Fonterra has upped production of lactoferrin - a special, high-value protein known in the industry as "pink gold" - at its Hautapu plant, near Cambridge.
At an official opening of the expanded plant yesterday, Fonterra executives said the $11 million spent on doubling lactoferrin production there was an example of Fonterra's drive towards adding value.
They were secretive about the technology involved - the opening was held well away from the plant - and details were scant on how much lactoferrin the plant produces and how much it sells for.
As a guide, lactoferrin is paid for in dollars per kg, while most of Fonterra's production is priced as dollars per tonne. It takes 10,000 litres of milk and sophisticated technology to make 1kg of lactoferrin, with the rest used for casein and milk protein concentrate.
Lactoferrin is a naturally occurring protein in milk and is in high demand, particularly in Asia, for nutritional applications from infant formula to health foods and yoghurts.

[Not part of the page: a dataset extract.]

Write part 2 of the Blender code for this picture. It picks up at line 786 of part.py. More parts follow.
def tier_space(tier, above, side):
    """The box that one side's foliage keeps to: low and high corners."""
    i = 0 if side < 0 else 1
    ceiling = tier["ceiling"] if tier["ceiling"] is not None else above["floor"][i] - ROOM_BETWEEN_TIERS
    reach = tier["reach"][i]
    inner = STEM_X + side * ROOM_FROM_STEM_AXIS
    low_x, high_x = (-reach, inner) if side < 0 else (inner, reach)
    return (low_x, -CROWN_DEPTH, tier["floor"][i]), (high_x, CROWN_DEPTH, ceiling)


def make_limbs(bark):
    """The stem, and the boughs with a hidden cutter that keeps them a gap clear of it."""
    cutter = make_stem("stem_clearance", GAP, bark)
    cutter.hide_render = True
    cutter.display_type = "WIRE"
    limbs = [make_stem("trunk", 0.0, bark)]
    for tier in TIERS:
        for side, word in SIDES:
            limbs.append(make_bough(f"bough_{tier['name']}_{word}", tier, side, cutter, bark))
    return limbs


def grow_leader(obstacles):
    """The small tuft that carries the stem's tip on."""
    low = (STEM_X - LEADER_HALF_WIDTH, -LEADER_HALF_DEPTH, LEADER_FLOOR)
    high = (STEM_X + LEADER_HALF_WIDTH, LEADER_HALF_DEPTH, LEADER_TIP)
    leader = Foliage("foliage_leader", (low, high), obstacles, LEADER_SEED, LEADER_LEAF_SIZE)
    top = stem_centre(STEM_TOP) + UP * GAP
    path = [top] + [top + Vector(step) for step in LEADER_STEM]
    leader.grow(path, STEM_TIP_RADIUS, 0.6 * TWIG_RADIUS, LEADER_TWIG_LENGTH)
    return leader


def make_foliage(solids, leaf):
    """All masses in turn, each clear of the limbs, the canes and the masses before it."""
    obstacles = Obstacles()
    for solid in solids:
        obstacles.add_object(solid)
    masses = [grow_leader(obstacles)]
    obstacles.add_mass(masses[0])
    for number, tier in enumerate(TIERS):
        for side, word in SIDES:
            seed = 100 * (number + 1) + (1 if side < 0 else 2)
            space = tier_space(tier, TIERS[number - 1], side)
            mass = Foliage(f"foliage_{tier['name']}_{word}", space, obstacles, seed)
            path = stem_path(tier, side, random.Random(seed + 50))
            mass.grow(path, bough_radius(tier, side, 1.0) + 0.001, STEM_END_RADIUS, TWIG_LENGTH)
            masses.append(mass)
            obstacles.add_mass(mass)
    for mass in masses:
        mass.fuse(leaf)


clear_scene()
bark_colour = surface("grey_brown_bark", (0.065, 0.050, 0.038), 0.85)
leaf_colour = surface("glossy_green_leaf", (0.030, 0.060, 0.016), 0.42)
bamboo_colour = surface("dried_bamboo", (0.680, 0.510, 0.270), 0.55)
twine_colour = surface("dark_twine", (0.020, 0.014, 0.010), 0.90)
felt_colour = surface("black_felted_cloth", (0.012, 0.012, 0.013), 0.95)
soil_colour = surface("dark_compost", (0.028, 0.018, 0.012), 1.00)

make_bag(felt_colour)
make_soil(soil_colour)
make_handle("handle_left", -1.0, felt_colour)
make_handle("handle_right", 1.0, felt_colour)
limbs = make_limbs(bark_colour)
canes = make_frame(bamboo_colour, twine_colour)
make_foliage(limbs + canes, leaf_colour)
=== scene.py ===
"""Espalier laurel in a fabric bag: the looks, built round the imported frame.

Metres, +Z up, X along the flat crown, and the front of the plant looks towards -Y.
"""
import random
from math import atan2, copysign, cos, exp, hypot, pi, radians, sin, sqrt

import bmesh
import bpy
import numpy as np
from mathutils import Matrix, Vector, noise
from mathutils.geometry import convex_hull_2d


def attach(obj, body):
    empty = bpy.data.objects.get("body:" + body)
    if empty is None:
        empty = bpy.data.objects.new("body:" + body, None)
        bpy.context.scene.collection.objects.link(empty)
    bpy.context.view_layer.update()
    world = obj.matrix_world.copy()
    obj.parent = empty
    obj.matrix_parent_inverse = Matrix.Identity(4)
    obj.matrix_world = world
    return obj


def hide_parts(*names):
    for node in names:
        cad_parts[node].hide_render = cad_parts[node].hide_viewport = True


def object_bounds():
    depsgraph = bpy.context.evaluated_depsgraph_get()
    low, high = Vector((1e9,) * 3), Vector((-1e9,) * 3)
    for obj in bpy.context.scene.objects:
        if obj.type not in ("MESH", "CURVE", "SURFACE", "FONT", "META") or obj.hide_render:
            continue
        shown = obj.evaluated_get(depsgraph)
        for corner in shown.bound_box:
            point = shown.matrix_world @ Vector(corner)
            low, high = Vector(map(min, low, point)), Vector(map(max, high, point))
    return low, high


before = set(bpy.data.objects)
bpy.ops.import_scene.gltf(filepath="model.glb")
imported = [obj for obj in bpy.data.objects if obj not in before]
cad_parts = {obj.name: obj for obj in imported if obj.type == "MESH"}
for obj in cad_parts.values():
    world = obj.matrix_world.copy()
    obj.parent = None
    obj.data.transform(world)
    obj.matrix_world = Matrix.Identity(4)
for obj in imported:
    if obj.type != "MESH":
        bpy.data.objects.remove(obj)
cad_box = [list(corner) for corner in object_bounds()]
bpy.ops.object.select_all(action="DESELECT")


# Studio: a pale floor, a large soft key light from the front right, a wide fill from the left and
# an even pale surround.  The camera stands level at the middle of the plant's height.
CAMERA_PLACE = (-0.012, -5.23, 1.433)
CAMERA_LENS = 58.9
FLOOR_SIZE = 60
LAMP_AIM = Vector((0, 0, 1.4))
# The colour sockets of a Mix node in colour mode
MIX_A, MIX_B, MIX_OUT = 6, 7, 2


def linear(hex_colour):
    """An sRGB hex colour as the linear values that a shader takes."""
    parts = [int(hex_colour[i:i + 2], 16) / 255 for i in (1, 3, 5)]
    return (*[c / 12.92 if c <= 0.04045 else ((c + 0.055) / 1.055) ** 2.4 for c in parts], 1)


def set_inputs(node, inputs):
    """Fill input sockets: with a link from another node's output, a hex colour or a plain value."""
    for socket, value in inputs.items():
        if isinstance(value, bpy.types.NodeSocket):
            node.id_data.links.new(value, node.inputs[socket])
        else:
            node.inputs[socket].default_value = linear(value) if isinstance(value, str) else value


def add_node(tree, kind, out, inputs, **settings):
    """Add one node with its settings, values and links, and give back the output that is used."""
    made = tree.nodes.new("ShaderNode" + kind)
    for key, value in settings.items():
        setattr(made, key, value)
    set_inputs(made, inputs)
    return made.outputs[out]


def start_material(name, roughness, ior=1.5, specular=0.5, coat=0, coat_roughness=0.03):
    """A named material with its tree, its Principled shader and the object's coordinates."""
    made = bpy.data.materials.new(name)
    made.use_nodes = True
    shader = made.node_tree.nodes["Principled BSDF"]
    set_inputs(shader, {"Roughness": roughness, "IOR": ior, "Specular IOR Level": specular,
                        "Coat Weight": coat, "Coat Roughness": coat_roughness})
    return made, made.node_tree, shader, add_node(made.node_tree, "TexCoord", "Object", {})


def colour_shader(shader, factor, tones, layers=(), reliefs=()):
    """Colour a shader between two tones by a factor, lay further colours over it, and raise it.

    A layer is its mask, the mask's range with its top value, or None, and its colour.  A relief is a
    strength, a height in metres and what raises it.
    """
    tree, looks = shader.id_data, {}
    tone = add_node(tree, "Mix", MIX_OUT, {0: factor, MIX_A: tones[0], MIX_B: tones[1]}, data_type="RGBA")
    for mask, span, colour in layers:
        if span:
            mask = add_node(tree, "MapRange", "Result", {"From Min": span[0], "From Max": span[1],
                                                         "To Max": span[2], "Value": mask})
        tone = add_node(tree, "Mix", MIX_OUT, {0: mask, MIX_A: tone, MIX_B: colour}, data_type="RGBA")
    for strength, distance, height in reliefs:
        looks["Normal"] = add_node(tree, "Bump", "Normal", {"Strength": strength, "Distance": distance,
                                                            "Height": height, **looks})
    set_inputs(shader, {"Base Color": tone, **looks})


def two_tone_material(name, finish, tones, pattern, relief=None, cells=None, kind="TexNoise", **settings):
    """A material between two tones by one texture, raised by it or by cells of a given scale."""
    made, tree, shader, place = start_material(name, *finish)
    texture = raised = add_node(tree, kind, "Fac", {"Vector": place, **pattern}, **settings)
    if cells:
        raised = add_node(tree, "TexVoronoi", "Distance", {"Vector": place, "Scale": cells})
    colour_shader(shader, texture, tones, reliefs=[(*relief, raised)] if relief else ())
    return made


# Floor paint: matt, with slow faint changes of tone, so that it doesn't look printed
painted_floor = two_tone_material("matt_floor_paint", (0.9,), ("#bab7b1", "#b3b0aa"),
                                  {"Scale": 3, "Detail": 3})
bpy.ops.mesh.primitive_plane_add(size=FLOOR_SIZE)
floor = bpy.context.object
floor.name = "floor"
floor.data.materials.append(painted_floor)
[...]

The protein exists in human milk in high proportions, which is considered to be indicative of its importance in infant nutrition.
Unlike some dairy products there is no problem with oversupply and demand is growing strongly, said Fonterra's managing director of global operations, Robert Spurway.
Fonterra director Ian Farrelly said the co-operative's reputation as the world's largest dairy exporter had been built on commodities - powder, butter and cheese - but the Hautapu expansion was an example of more milk going into higher value product.
Spurway said after the ceremony that Fonterra expected milk production to be down by 4 to 6 per cent this season, despite a good amount of rain in Waikato - where 30 per cent of its milk comes from - and other parts of the country last month.
"Whilst the countryside is looking pretty green, and we have had some good rain in January, it is starting to dry off pretty quickly," he said.
Farmers had adjusted their feed and stock levels to reflect the lower farmgate milk price.
"Farms are relying more heavily on the pasture-based model, so when it does dry off, milk production drops off pretty quickly," Spurway said.
New Zealand is well past the season's peak production and has collected about 70 per cent of the season's expected total already.
• Lactoferrin is a naturally occurring protein found in milk.
• In high demand for a wide range of nutritional applications from infant formula to health foods and yoghurt.
• It takes 10,000 litres of milk and sophisticated technology to make 1kg of lactoferrin.
• Fonterra has spent $11 million on doubling lactoferrin production.